Player movement is handled with smooth lerp() transitions instead of instant lane jumps, creating a realistic sliding motion. The car tilts slightly while switching lanes, giving the animation a sense of weight and momentum.
// Smooth lane movement this.x = lerp(this.x, this.targetX, 0.15); // 0.15 is speed of slide // Calculate tilt: proportional to distance from targetX let tilt = map(this.x - this.targetX, -63, 63, 0.2, -0.2); // max tilt ±0.2 rad // Rotate car while sliding translate(this.x, this.y); rotate(tilt);
The garage menu is implemented as a separate state in the program. All player cars are stored in a 2D array (matrix) where the first dimension represents car type and the second represents color variants. Selecting a car updates the active type index, and selecting a color updates the corresponding color index. The game then loads the pre-rendered image from playerCarImgs[type][color] for the main gameplay.
let playerCarImgs = []; let carColors = [ ["#f10a10", "#b77bc6", "#ffde59"], // Car 1 colors ["#737373", "#302d2d", "#df91c1"], // Car 2 colors ["#7ed957", "#6f7271", "#df91c1"] // Car 3 colors ]; let selectedCarIndex = -1; let selectedColorIndex = 0; let selectedColorIndices = [0, 0, 0]; // store each car's color choice
// Load player cars (3 types × 3 colors) for (let i = 0; i < 3; i++) { playerCarImgs[i] = []; for (let j = 0; j < 3; j++) { playerCarImgs[i][j] = loadImage(`player_car_${i}_${j}.png`); } }
From a design standpoint, I’m especially happy with how the visual composition is handled. The positions of all road elements (lane markers, trees, etc.) are responsive relative to the center of the road, ensuring that everything remains aligned even if the screen size changes. The gradual introduction of more enemies also creates a natural difficulty curve without overwhelming the player early on.
One of the features I’m most proud of is the radar system. It actively monitors the player’s speed and position. If the player passes a radar while exceeding the speed limit, the game transitions to a “game over” state. At that moment, p5 captures a snapshot of the player’s car beside the radar, displays it on the game over screen, and plays a camera shutter sound effect. Similarly, collisions trigger a crash sound, giving the sense of danger on the highway.

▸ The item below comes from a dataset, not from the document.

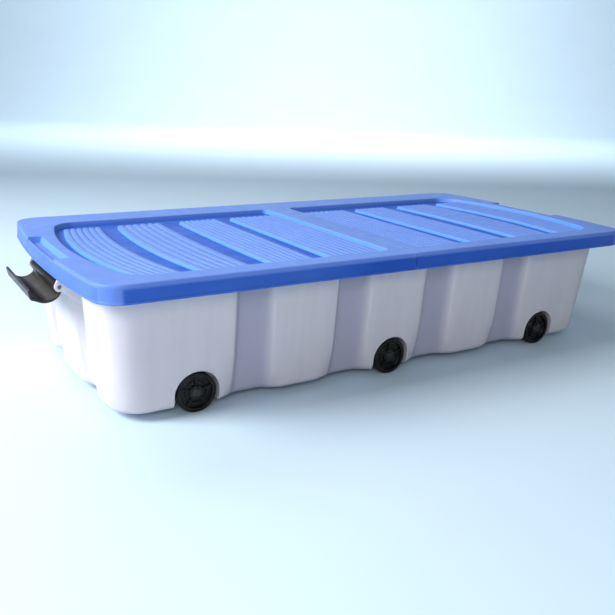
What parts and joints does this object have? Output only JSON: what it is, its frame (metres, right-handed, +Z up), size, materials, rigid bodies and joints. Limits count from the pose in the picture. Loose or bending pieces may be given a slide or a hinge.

detect(player) { return abs(this.y - player.y) < 10 && playerSpeed > speedLimit; } if (radar.detect(player)) { gameState = "GAMEOVER"; engineSound.stop(); captureGameOver("You were caught speeding!"); shutterSound.play(); } // Crashed or caught by radar: take snapshot let snapWidth = 900; let snapHeight = 300; let sx = constrain(player.x - snapWidth / 2, 0, width - snapWidth); let sy = constrain(player.y - snapHeight / 2, 0, height - snapHeight); gameOverImage = get(sx, sy, snapWidth, snapHeight); gameOverMessage = message;
Problem I Resolved
One of the biggest challenges I faced was figuring out how to implement realistic car sounds that respond naturally to gameplay. My initial idea was to use separate audio clips for different speeds or for moments when the player accelerates or decelerates. However, this quickly became too complex and didn’t sound seamless in motion.
Instead, I switched to a single looping engine sound and mapped both its playback rate and volume to the player’s current speed. This made the sound naturally increase in pitch and intensity as the car accelerated, without needing multiple clips. To add more realism, I also added a short braking sound effect that triggers automatically when a large drop in speed is detected, simulating tire friction or skidding during sudden stops.
function handleInput() { if (keyIsDown(UP_ARROW)) playerSpeed = min(playerSpeed + 0.1, maxSpeed); if (keyIsDown(DOWN_ARROW)) { let oldSpeed = playerSpeed; playerSpeed = max(playerSpeed - 0.5, 0); } // Adjust pitch and volume of engine let volume = map(playerSpeed, 0, maxSpeed, 0.1, 1.0); engineSound.setVolume(volume); let pitch = map(playerSpeed, 0, maxSpeed, 0.8, 4.0); engineSound.rate(pitch); } // If the speed decreased by 5 or more within 1 second if (speedDrop >= 5) { if (!brakeSound.isPlaying()) { brakeSound.play(); } }
Areas for Improvement
One issue I noticed is that enemy cars sometimes merge into the same lane at the same time, leading to overlapping or clipping. Improving their lane-changing logic to better detect other vehicles could make the traffic feel more realistic. I’d also like to expand the variety of vehicles by adding a larger collection of car models and giving each one unique attributes such as top speed, acceleration, and braking ability.